__Direction__. Provide only the number of lines in the listing that contain the string "scene".

__Data provided__.
+ + + + +

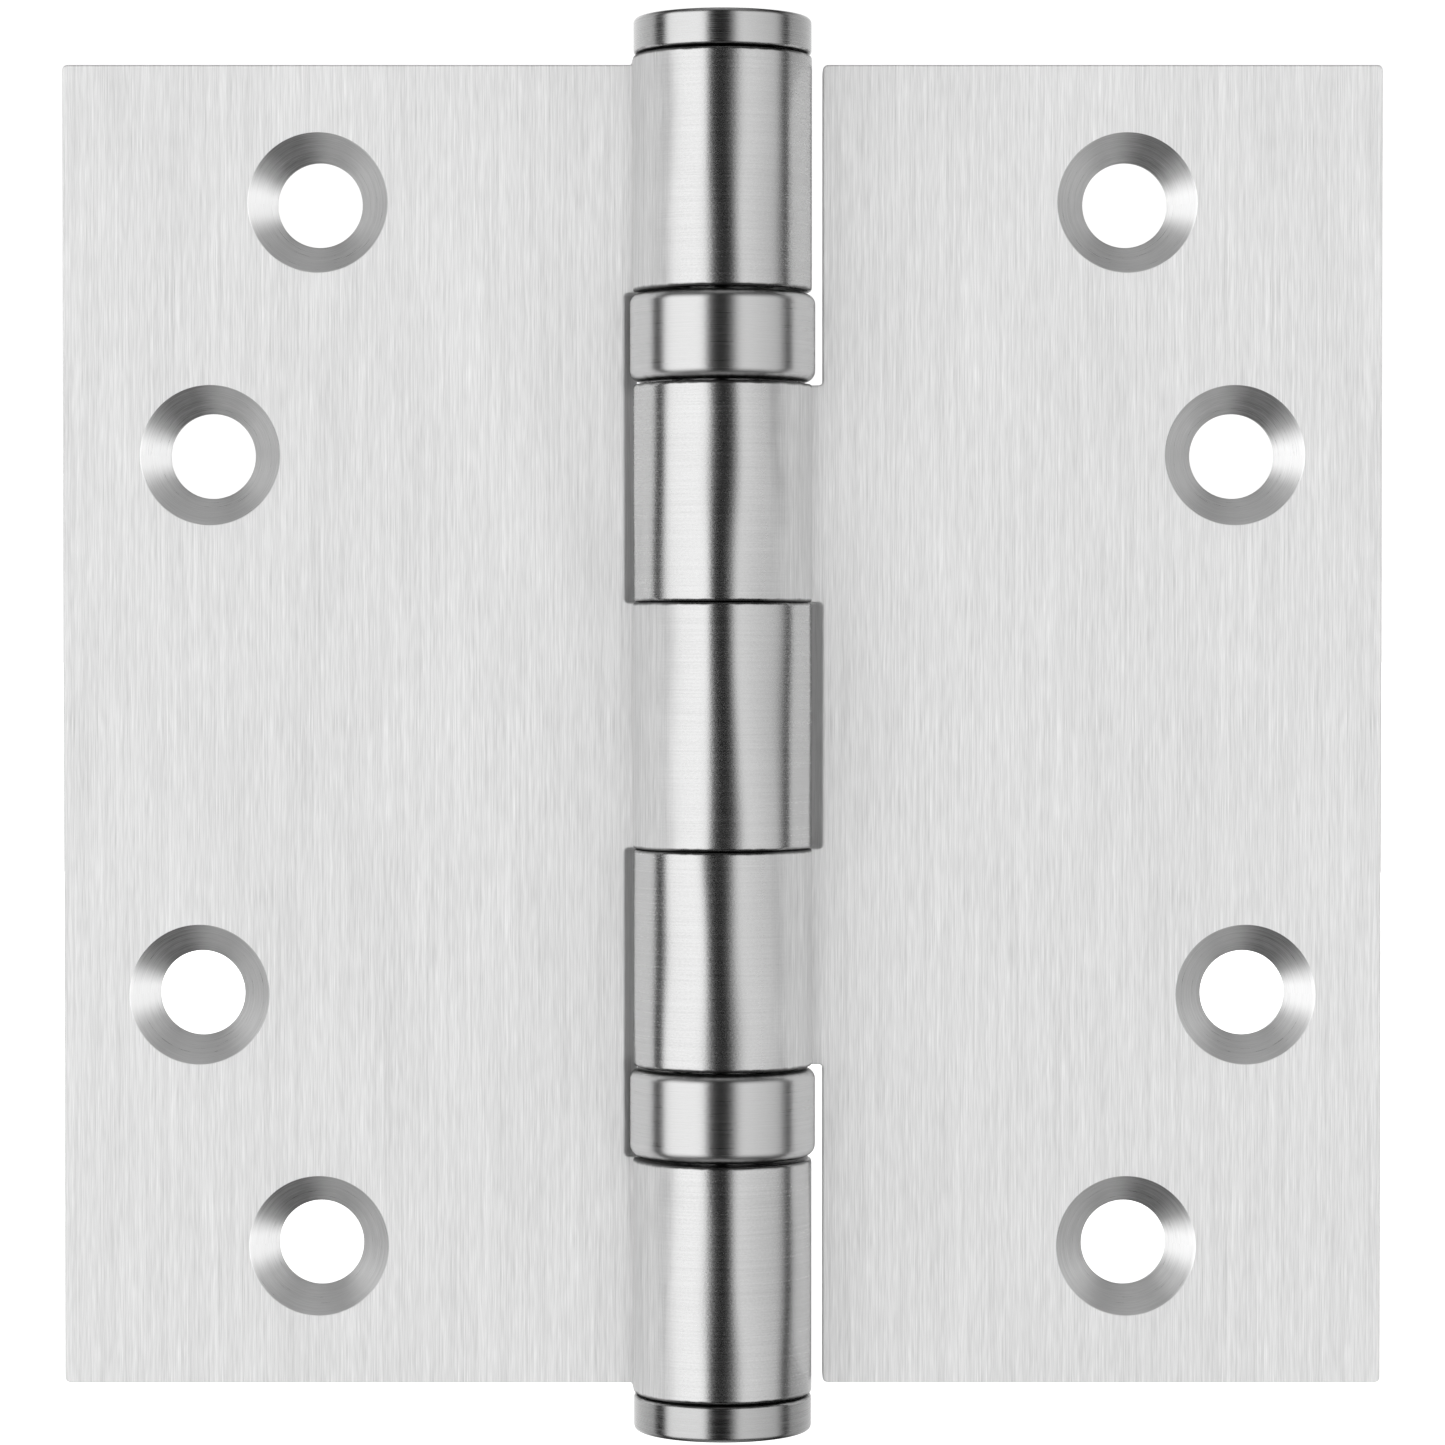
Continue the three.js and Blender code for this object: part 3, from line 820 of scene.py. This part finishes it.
def countersink_steel():
    """A turned cone. A painted highlight and painted shade are part of its colour, by the angle round the
    hole from the side away from the knuckles: a glint on the outer side, shade in a sector above it and on
    the inner side, the upper half darker and the lower half lighter."""
    m = Recipe("countersink_steel")
    split = m.node("ShaderNodeSeparateXYZ")
    m.link(m.surface, split.inputs[0])
    around = m.math("DIVIDE", split.outputs["X"], UV_PER_MM * SINK_RADIUS * math.pi / 180)
    from_outer = m.math("PINGPONG", around, 180.0)
    from_shade = m.math("ABSOLUTE", m.math("SUBTRACT", around, SHADE_MIDDLE))
    # Painted highlight on the outer side, painted shade in a sector above it and on the inner side
    glint = m.ramp(from_outer, GLINT_FULL, GLINT_END, 1.0, 0.0)
    shade = m.ramp(from_shade, SHADE_CORE, SHADE_EDGE, 1.0, 0.0)
    inner = m.ramp(from_outer, INNER_SHADE_FROM_DEGREES, 180.0, 0.0, 1.0)

    rings = m.noise(9.0, 0.1, detail=4.0, seed=14.0)
    short = m.noise(1.5, 0.07, detail=3.0, seed=15.0)
    lines = m.math("ADD", m.math("MULTIPLY", rings, RING_SHARE), m.math("MULTIPLY", short, SHORT_SHARE))
    lines = m.math("SUBTRACT", lines, 0.5)
    change = m.math("MULTIPLY", lines, SINK_CONTRAST)
    # Painted light and shade: darker on the upper half, lighter on the lower half
    upper = m.math("SINE", m.math("RADIANS", around))
    colour = m.math("SUBTRACT", SINK_COLOUR, m.math("MULTIPLY", upper, SINK_LIGHT_BELOW))
    colour = m.math("ADD", colour, m.math("MULTIPLY", glint, SINK_GLINT))
    colour = m.math("SUBTRACT", colour, m.math("MULTIPLY", shade, SINK_SHADE))
    colour = m.math("SUBTRACT", colour, m.math("MULTIPLY", inner, SINK_INNER_SHADE))
    m.link(m.grey(m.math("ADD", colour, change)), m.shader.inputs["Base Color"])
    m.link(m.math("ADD", SINK_ROUGHNESS, change), m.shader.inputs["Roughness"])
    m.bump(lines, SINK_BUMP_MM)
    m.tangent()
    # Less metal where the highlight is painted, so it looks whiter
    metal = m.math("SUBTRACT", SINK_METAL, m.math("MULTIPLY", glint, GLINT_METAL_LOSS))
    m.link(metal, m.shader.inputs["Metallic"])
    m.shader.inputs["Anisotropic"].default_value = SINK_ANISOTROPY
    m.shader.inputs["Anisotropic Rotation"].default_value = QUARTER_TURN
    return m.material


def moulded_nylon():
    """Cream nylon with a faint grain and cloudiness."""
    m = Recipe("moulded_nylon")
    nylon_colour, nylon_roughness, warmth = 0.68, 0.5, 0.08
    grain = m.noise(0.3, 0.3, detail=4.0, seed=21.0)
    blotch = m.noise(3.0, 3.0, detail=2.0, seed=22.0)
    cloud = m.math("MULTIPLY", m.math("SUBTRACT", blotch, 0.5), 0.1)
    m.link(m.grey(m.math("ADD", nylon_colour, cloud), warmth), m.shader.inputs["Base Color"])
    m.link(m.math("ADD", nylon_roughness, m.math("MULTIPLY", grain, 0.15)), m.shader.inputs["Roughness"])
    m.bump(grain, 0.01)
    return m.material


def polished_ball():
    """Bright steel with faint marks."""
    m = Recipe("polished_ball")
    ball_colour, ball_roughness = 0.75, 0.05
    marks = m.noise(0.2, 0.2, detail=4.0, seed=31.0)
    change = m.math("MULTIPLY", m.math("SUBTRACT", marks, 0.5), 0.08)
    m.link(m.grey(m.math("ADD", ball_colour, change)), m.shader.inputs["Base Color"])
    m.link(m.math("ADD", ball_roughness, m.math("MULTIPLY", marks, 0.08)), m.shader.inputs["Roughness"])
    m.shader.inputs["Metallic"].default_value = 1.0
    return m.material


LEAF_STEEL = satin_leaf()
SINK_STEEL = countersink_steel()
TIP_STEEL = turned_steel("turned_stainless", 0.64, 0.28, 0.1, 0.0024, contrast=0.34)
PLUG_STEEL = turned_steel("plug_stainless", 0.55, 0.28, 0.16, 0.0024, contrast=0.38)
SHELL_STEEL = turned_steel("bearing_shell", 0.68, 0.31, 0.09, 0.0024, contrast=0.34, shade_reach=0.7)
RACE_STEEL = turned_steel("hardened_steel", 0.55, 0.16, 0.06, 0.0006)
BALL_STEEL = polished_ball()
NYLON = moulded_nylon()


# ---------------------------------------------------------------- the pieces


def holes_of(label):
    """(distance from the pin's axis, height) of a leaf's screw holes, from the stated openings."""
    found = []
    for opening in record["physics"]["openings"]:
        if opening["name"].startswith(label):
            low, high = opening["box_m"]
            found.append((abs(low[0] + high[0]) / 2 / MM, (low[2] + high[2]) / 2 / MM))
    return found


def place(obj, node, body, slot):
    """Hands a piece to its moving body and hides its CAD node. slot is not used."""
    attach(obj, body)
    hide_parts(node)


end_start = BEARING_MIDDLE + BEARING_SPACE / 2
inner_end = BEARING_MIDDLE - BEARING_SPACE / 2

frame_leaf = leaf_sheet(
    "frame_leaf_steel",
    -1,
    FRAME_NOTCH,
    [(end_start, BARREL_END), (-CENTRE_HALF, CENTRE_HALF), (-BARREL_END, -end_start)],
    holes_of("frame"),
    [LEAF_STEEL, SINK_STEEL],
)
place(frame_leaf, "frame_leaf", "frame_side", "satin_stainless")

door_leaf = leaf_sheet(
    "door_leaf_steel",
    1,
    DOOR_NOTCH,
    [(INNER_START, inner_end), (-inner_end, -INNER_START)],
    holes_of("door"),
    [LEAF_STEEL, SINK_STEEL],
)
place(door_leaf, "door_leaf", "door_side", "satin_stainless")

place(turned("pin_with_head", pin_profile(), [TIP_STEEL]), "hinge_pin", "pin", "turned_stainless")
place(turned("plug_tip", plug_profile(), [PLUG_STEEL]), "bottom_plug", "frame_side", "turned_stainless")

for prefix, sign, upper_body, lower_body in (
    ("upper_bearing", 1, "frame_side", "door_side"),
    ("lower_bearing", -1, "door_side", "frame_side"),
):
    middle = sign * BEARING_MIDDLE
    shell = turned(f"{prefix}_ring", shell_profile(), [SHELL_STEEL], lift=middle)
    place(shell, f"{prefix}_shell", "frame_side", "bearing_shell")
    upper = turned(f"{prefix}_top_washer", race_profile(), [RACE_STEEL], RACE_FACETS, middle)
    place(upper, f"{prefix}_upper_race", upper_body, "hardened_steel")
    lower = turned(f"{prefix}_low_washer", race_profile(), [RACE_STEEL], RACE_FACETS, middle, True)
    place(lower, f"{prefix}_lower_race", lower_body, "hardened_steel")
    ball_body = prefix.replace("bearing", "balls")
    place(cage(f"{prefix}_ball_ring", middle, [NYLON]), f"{prefix}_cage", ball_body, "nylon_cage")
    for k in range(1, BALL_COUNT + 1):
        node = f"{prefix}_ball_{k:02d}"
        low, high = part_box(node)
        made = ball(f"{node}_polished", (low + high) / 2, [BALL_STEEL])
        place(made, node, ball_body, "polished_ball")


# ---------------------------------------------------------------- the studio

# The camera stands straight in front, a little above the middle. These are metres.
DISTANCE = 0.4
EYE_HEIGHT = 0.007
AIM_HEIGHT = 0.00025
VIEW_WIDTH = 0.1253  # what the picture spans at the leaves' front
SENSOR_MM = 36.0
NEAR_CLIP = 0.01

camera_data = bpy.data.cameras.new("camera")
camera_data.sensor_width = SENSOR_MM
camera_data.lens = SENSOR_MM * (DISTANCE + LEAF_FRONT * MM) / VIEW_WIDTH
camera_data.clip_start = NEAR_CLIP
camera = bpy.data.objects.new("camera", camera_data)
bpy.context.scene.collection.objects.link(camera)
camera.location = (0, -DISTANCE, EYE_HEIGHT)
look_down = math.atan((EYE_HEIGHT - AIM_HEIGHT) / DISTANCE)
camera.rotation_euler = (math.pi / 2 - look_down, 0, 0)
bpy.context.scene.camera = camera

# A pale floor that glows a little, so that it meets the room without a line. The metal doesn't
# reflect it, and reflects the room that goes on below instead.
FLOOR_SIZE = 60.0
FLOOR_DROP = 0.05
FLOOR_COLOUR, FLOOR_ROUGHNESS, FLOOR_GLOW = 0.92, 0.9, 0.95
floor_mesh = bpy.data.meshes.new("floor")
half = FLOOR_SIZE / 2
level = cad_low.z - FLOOR_DROP
floor_mesh.from_pydata(
    [(-half, -half, level), (half, -half, level), (half, half, level), (-half, half, level)],
    [],
    [(0, 1, 2, 3)],
)
floor = bpy.data.objects.new("floor", floor_mesh)
bpy.context.scene.collection.objects.link(floor)
floor_paint = bpy.data.materials.new("floor_paint")
floor_paint.use_nodes = True
floor_shader = floor_paint.node_tree.nodes["Principled BSDF"]
floor_shader.inputs["Base Color"].default_value = (FLOOR_COLOUR, FLOOR_COLOUR, FLOOR_COLOUR, 1)
floor_shader.inputs["Roughness"].default_value = FLOOR_ROUGHNESS
floor_shader.inputs["Emission Color"].default_value = (1, 1, 1, 1)
floor_shader.inputs["Emission Strength"].default_value = FLOOR_GLOW
floor_mesh.materials.append(floor_paint)
floor.visible_glossy = False
floor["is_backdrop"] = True

# A dark room with tall soft panels of light round it, which make the stripes on the barrel. Each
# panel is (start, end, softness, brightness at its start, brightness at its end). Angles are in
# degrees, 0 in front of the hinge, negative to the left and past 90 behind it.
PANELS = (
    (-79, -20, 9, 1.25, 1.38),
    (16, 82, 18, 1.04, 0.62),
    (96, 200, 8, 0.38, 0.94),
    (-200, -98, 8, 1.15, 0.52),
)
PANEL_TOP, PANEL_TOP_SOFTNESS = 36, 30  # degrees above and below level
OVERHEAD_FROM, OVERHEAD_SOFTNESS, OVERHEAD_LIGHT = 68, 24, 0.45
ROOM_LIGHT = 0.015
BACKDROP_LIGHT = 1.05  # what the camera sees behind the hinge
world = bpy.data.worlds.new("studio")
bpy.context.scene.world = world
world.use_nodes = True
nodes, links = world.node_tree.nodes, world.node_tree.links
background = nodes["Background"]


def world_math(operation, a, b=0.0):
    made = nodes.new("ShaderNodeMath")
    made.operation = operation
    for value, socket in zip((a, b), made.inputs):
        if hasattr(value, "is_linked"):
            links.new(value, socket)
        else:
            socket.default_value = value
    return made.outputs["Value"]


def world_step(value, at, softness):
    """0 below an angle and 1 above it, changing over softness degrees."""
    made = nodes.new("ShaderNodeMapRange")
    made.interpolation_type = "SMOOTHSTEP"
    links.new(value, made.inputs["Value"])
    made.inputs["From Min"].default_value = at - softness / 2
    made.inputs["From Max"].default_value = at + softness / 2
    return made.outputs["Result"]


def panel(angle, start, end, softness, brightness, end_brightness):
    """Light between two angles, which may fade from one to the other."""
    on = world_step(angle, start, softness)
    off = world_step(angle, end, softness)
    fade = nodes.new("ShaderNodeMapRange")
    links.new(angle, fade.inputs["Value"])
    fade.inputs["From Min"].default_value = start
    fade.inputs["From Max"].default_value = end
    fade.inputs["To Min"].default_value = brightness
    fade.inputs["To Max"].default_value = end_brightness
    return world_math("MULTIPLY", world_math("SUBTRACT", on, off), fade.outputs["Result"])


direction = nodes.new("ShaderNodeTexCoord").outputs["Generated"]
parts = nodes.new("ShaderNodeSeparateXYZ")
links.new(direction, parts.inputs[0])
bearing_angle = world_math(
    "MULTIPLY",
    world_math("ARCTAN2", parts.outputs["X"], world_math("MULTIPLY", parts.outputs["Y"], -1.0)),
    180 / math.pi,
)
flat_length = world_math(
    "SQRT",
    world_math(
        "ADD",
        world_math("MULTIPLY", parts.outputs["X"], parts.outputs["X"]),
        world_math("MULTIPLY", parts.outputs["Y"], parts.outputs["Y"]),
    ),
)
height_angle = world_math(
    "ABSOLUTE",
    world_math("MULTIPLY", world_math("ARCTAN2", parts.outputs["Z"], flat_length), 180 / math.pi),
)
around = ROOM_LIGHT
for sizes in PANELS:
    around = world_math("ADD", around, panel(bearing_angle, *sizes))
panel_height = world_math("SUBTRACT", 1.0, world_step(height_angle, PANEL_TOP, PANEL_TOP_SOFTNESS))
overhead = world_math(
    "MULTIPLY", world_step(height_angle, OVERHEAD_FROM, OVERHEAD_SOFTNESS), OVERHEAD_LIGHT
)
around = world_math("ADD", world_math("MULTIPLY", around, panel_height), overhead)
seen = nodes.new("ShaderNodeLightPath").outputs["Is Camera Ray"]
strength = world_math(
    "ADD",
    world_math("MULTIPLY", seen, BACKDROP_LIGHT),
    world_math("MULTIPLY", world_math("SUBTRACT", 1.0, seen), around),
)
background.inputs["Color"].default_value = (1, 1, 1, 1)
links.new(strength, background.inputs["Strength"])

# A broad fill from in front and from behind, which whitens the satin and leaves no glint
FILL_SIZE = 1.6
FILL_DISTANCE = 2.0
FILL_POWER = 27.0
for sign in (-1, 1):
    fill_data = bpy.data.lights.new("fill", "AREA")
    fill_data.size = FILL_SIZE
    fill_data.energy = FILL_POWER
    fill = bpy.data.objects.new("fill", fill_data)
    bpy.context.scene.collection.objects.link(fill)
    fill.location = (0, sign * FILL_DISTANCE, 0)
    fill.rotation_euler = (-sign * math.pi / 2, 0, 0)
    fill.visible_glossy = False
    fill.visible_camera = False

bpy.context.scene.view_settings.view_transform = "Standard"
bpy.context.scene.view_settings.look = "None"

low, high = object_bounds()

+ + + + +

__The response__. 8